KABUL, Nov 23 (Reuters) - The Taliban administration has released a set of restrictions on Afghan media, including banning television dramas that included female actors and ordering women news presenters to wear "Islamic hijab".

Afghanistan's Ministry of Vice and Virtue set out nine rules this week, a Taliban administration spokesman said on Tuesday, largely centred on banning any media that contravened "Islamic or Afghan values".

Some edicts were targeted specifically at women, a move likely to raise concerns among the international community.

"Those dramas...or programmes in which women have acted, should not be aired," the rules said, adding that female journalists on air should wear "Islamic hijab" without defining what that meant.

Though most women in Afghanistan wear headscarves in public, the Taliban's statements that women should wear "Islamic hijab" have often in the past worried women's rights activists who say the term is vague and could be interpreted conservatively.

The rules drew criticism from international rights watchdog Human Rights Watch (HRW), which said media freedom was deteriorating in the country.
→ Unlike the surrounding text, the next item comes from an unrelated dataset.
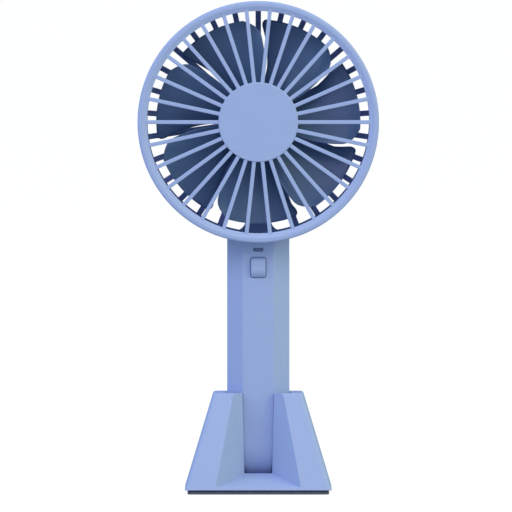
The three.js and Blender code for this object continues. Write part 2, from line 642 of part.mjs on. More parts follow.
// The base's leaning block between two heights, shrunk by an inset on every side.
function leaningBlock(z0, z1, inset, corner = BASE_CORNER) {
  const low = [0, 1].map((axis) => baseHalf(axis, z0) - inset);
  const high = [0, 1].map((axis) => baseHalf(axis, z1) - inset);
  const geometry = column(roundedRect(2 * low[0], 2 * low[1], corner), z0, z1);
  const position = geometry.attributes.position;
  for (let i = 0; i < position.count; i++) {
    const rise = (position.getZ(i) - z0) / (z1 - z0);
    const x = position.getX(i) * THREE.MathUtils.lerp(1, high[0] / low[0], rise);
    const y = position.getY(i) * THREE.MathUtils.lerp(1, high[1] / low[1], rise);
    position.setXY(i, x, y);
  }
  return solid(geometry);
}

// The hollow in the front face: four leaning sides that close in on the slot in front of the handle.
const SLOT_FOOT_Z = 8.3;
const HOLLOW_FOOT_Z = 2.9;
const HOLLOW_TOP_Z = BASE_Z1 + 3;
const SLOT_FRONT_Y = -HANDLE_DEPTH - SOCKET_CLEARANCE - SOCKET_WALL;
const slotHalf = (z) => 5.74 + 0.0247 * (z - SLOT_FOOT_Z);

// The slot through the socket's front wall, which shows the handle and narrows downwards.
function slot() {
  const corners = [SLOT_FOOT_Z, HOLLOW_TOP_Z].flatMap((z) =>
    [-1, 1].flatMap((side) =>
      [SLOT_FRONT_Y - 1, -HANDLE_DEPTH + 1].map((y) => new THREE.Vector3(side * slotHalf(z), y, z)),
    ),
  );
  return solid(new ConvexGeometry(corners));
}

function frontHollow(grow) {
  const mouthHalf = (z) => 17.7 - 0.197 * (z - HOLLOW_FOOT_Z) + grow;
  const slotPoint = (z) => new THREE.Vector3(slotHalf(z) + grow, SLOT_FRONT_Y, z);
  const inner = [SLOT_FOOT_Z, HOLLOW_TOP_Z].map(slotPoint);
  const mouthPoint = (z) => new THREE.Vector3(mouthHalf(z), -baseHalf(1, z), z);
  const outer = [HOLLOW_FOOT_Z, HOLLOW_TOP_Z].map(mouthPoint);
  inner[0].z -= grow;
  outer[0].z -= grow;
  const beyond = outer.map((point, i) => inner[i].clone().lerp(point, 1.3));
  const oneSide = [...inner, ...beyond];
  const otherSide = oneSide.map((point) => new THREE.Vector3(-point.x, point.y, point.z));
  return solid(new ConvexGeometry([...oneSide, ...otherSide]));
}

const [screwX, screwY] = BASE_SCREW_AT;
const baseCorners = [[-screwX, -screwY], [screwX, -screwY], [screwX, screwY], [-screwX, screwY]];

function baseShell() {
  const outside = leaningBlock(BASE_Z0, BASE_Z1, 0);
  const aroundSocket = handleSection(SOCKET_CLEARANCE + SOCKET_WALL);
  const socketWalls = solid(column(aroundSocket, SOCKET_FLOOR_Z - 1.5, BASE_Z1));
  const posts = baseCorners.map(([x, y]) => solid(upright(BASE_POST_R, PLATE_TOP_Z + GAP, 30, x, y)));
  const hollow = leaningBlock(BASE_Z0 - 1, BASE_Z1 - BASE_WALL, BASE_WALL, 1);
  const cavity = cut(hollow, socketWalls, frontHollow(SOCKET_WALL), ...posts);
  const socket = solid(column(handleSection(SOCKET_CLEARANCE), SOCKET_FLOOR_Z, BASE_Z1 + 1));
  const pilots = baseCorners.map(([x, y]) => solid(upright(PASSAGE_R + 0.1, PLATE_TOP_Z - 1, 13, x, y)));
  return cut(outside, cavity, socket, frontHollow(0), slot(), ...pilots);
}

function basePlate() {
  const sheet = leaningBlock(BASE_Z0 + 0.1, PLATE_TOP_Z, BASE_WALL + GAP, 1);
  const holes = baseCorners.flatMap(([x, y]) => [
    solid(upright(2.6, 0, BASE_Z0 + 1.6, x, y)),
    solid(upright(PASSAGE_R + 0.1, 0, PLATE_TOP_Z + 1, x, y)),
  ]);
  return cut(sheet, frontHollow(SOCKET_WALL + GAP), ...holes);
}

// A cast U round three sides of the socket, clear of the screw posts.
function ballast() {
  const arm = [HANDLE_HALF + SOCKET_CLEARANCE + SOCKET_WALL + 0.5, 24];
  const back = HANDLE_DEPTH + SOCKET_CLEARANCE + SOCKET_WALL + 0.4;
  const outline = polygon([
    [-arm[1], -17], [-arm[0], -17], [-arm[0], back], [arm[0], back], [arm[0], -17], [arm[1], -17],
    [arm[1], 17.4], [19.5, 17.4], [19.5, 22.8], [-19.5, 22.8], [-19.5, 17.4], [-arm[1], 17.4],
  ]);
  return column(outline, PLATE_TOP_Z + GAP, 15);
}

function footPad() {
  const inset = 1.2;
  const [x, y] = BASE_HALF;
  return column(roundedRect(2 * (x - inset), 2 * (y - inset), 2), 0, PAD_TOP_Z);
}

place(base, "base_shell", baseShell(), body);
place(base, "base_plate", basePlate(), body);
place(base, "ballast", ballast(), iron);
place(base, "foot_pad", footPad(), rubber);
baseCorners.forEach(([x, y], i) => {
  const screw = screwShape(2.2, 1.2, 1.1, 10).rotateX(-Math.PI / 2);
  place(base, `base_screw_${i + 1}`, screw, steel).position.set(x, y, BASE_Z0 + 0.2);
});

export default assembly;
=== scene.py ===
"""The looks of a handheld electric fan that stands in its desk base.

Sizes are in millimetres unless a comment says metres. mesh_object turns them into metres.
The frame is the CAD model's own: +Z up, the front is -Y, and the origin is on the table under the base.
"""

import json
from math import atan2, cos, pi, radians, sin, sqrt, tan

import bmesh
import bpy
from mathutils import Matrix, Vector


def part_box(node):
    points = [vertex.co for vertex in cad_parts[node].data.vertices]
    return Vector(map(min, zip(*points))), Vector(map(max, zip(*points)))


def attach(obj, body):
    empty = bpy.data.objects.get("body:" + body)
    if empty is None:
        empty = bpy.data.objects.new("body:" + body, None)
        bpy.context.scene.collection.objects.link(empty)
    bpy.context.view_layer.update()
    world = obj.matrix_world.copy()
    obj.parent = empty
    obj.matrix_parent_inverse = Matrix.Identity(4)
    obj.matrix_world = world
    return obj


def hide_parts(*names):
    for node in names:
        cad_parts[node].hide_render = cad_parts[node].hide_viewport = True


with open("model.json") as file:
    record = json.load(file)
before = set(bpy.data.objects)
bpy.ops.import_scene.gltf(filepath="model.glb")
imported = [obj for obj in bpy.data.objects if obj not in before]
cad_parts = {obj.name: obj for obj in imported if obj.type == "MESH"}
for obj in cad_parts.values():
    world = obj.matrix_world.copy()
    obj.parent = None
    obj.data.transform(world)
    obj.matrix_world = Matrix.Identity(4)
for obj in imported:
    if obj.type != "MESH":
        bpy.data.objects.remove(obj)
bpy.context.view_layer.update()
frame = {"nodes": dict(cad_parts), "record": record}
scene = bpy.context.scene
MM = 0.001  # metres in a millimetre

# ---- driving sizes, from the frame ----


def box_mm(node):
    """The low and high corners of a CAD node's box."""
    low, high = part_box(node)
    return low / MM, high / MM


grille_low, grille_high = box_mm("front_grille")
housing_low, housing_high = box_mm("head_housing")
handle_low, handle_high = box_mm("handle_front")
handle_rear_low = box_mm("handle_rear")[0]
button_low, button_high = box_mm("button_cap")
lens_low, lens_high = box_mm("light_pipe")
port_low, port_high = box_mm("charging_port")
base_low, base_high = box_mm("base_shell")
pad_high = box_mm("foot_pad")[1]
plate_high = box_mm("base_plate")[1]
impeller_low, impeller_high = box_mm("impeller")

HEAD_Z = (grille_low.z + grille_high.z) / 2
HEAD_R = (grille_high.x - grille_low.x) / 2
FRONT_Y = grille_low.y
OPENING_R = HEAD_R - 4  # the opening inside the rim, in front and at the back
DISC_R = 16.5
SEAM_Y = -10  # where the grille's rim meets the housing's drum
REAR_Y = 12  # the rear grille's outer face
DRUM_R = housing_high.x
DRUM_WALL = 1.7
CUP_R = 16.5  # the motor cup behind the impeller
CUP_WALL = 1.6
CUP_RIM_Y = 2.5
CUP_BACK_Y = housing_high.y
SPOKES = 30
SPOKE_WIDTH = 1.6
SPOKE_Y = (FRONT_Y + 0.5, FRONT_Y + 2.7)  # front face and back face
REAR_SPOKES = 27
REAR_SPOKE_WIDTH = 2.3
REAR_PITCH = 12.3  # degrees from one rear spoke to the next
REAR_SPOKE_Y = (REAR_Y - 2.4, REAR_Y)
RIB_HALF = 5.2  # the wide rib below the cup
RIB_FRONT_Y = 5.5
RIB_FLARE = 4.6  # how far the rib widens on each side where it meets the drum
CHANNEL_HALF = 2.3  # the tunnel for the motor leads inside the rib
CHANNEL_Y = (6.4, 9.5)
CHANNEL_MOUTH_Z = HEAD_Z - 21.5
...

"The disappearance of any space for dissent and worsening restrictions for women in the media and arts is devastating," said Patricia Gossman, associate Asia director at HRW, in a statement.

Though Taliban officials have sought to sought to publicly assure women and the international community that women's rights will be protected since they took over Afghanistan on Aug. 15, many advocates and women have remained skeptical.

During the Taliban's previous rule, strict curbs were placed on women's ability to leave the house, unless accompanied by a male relative, or to receive education.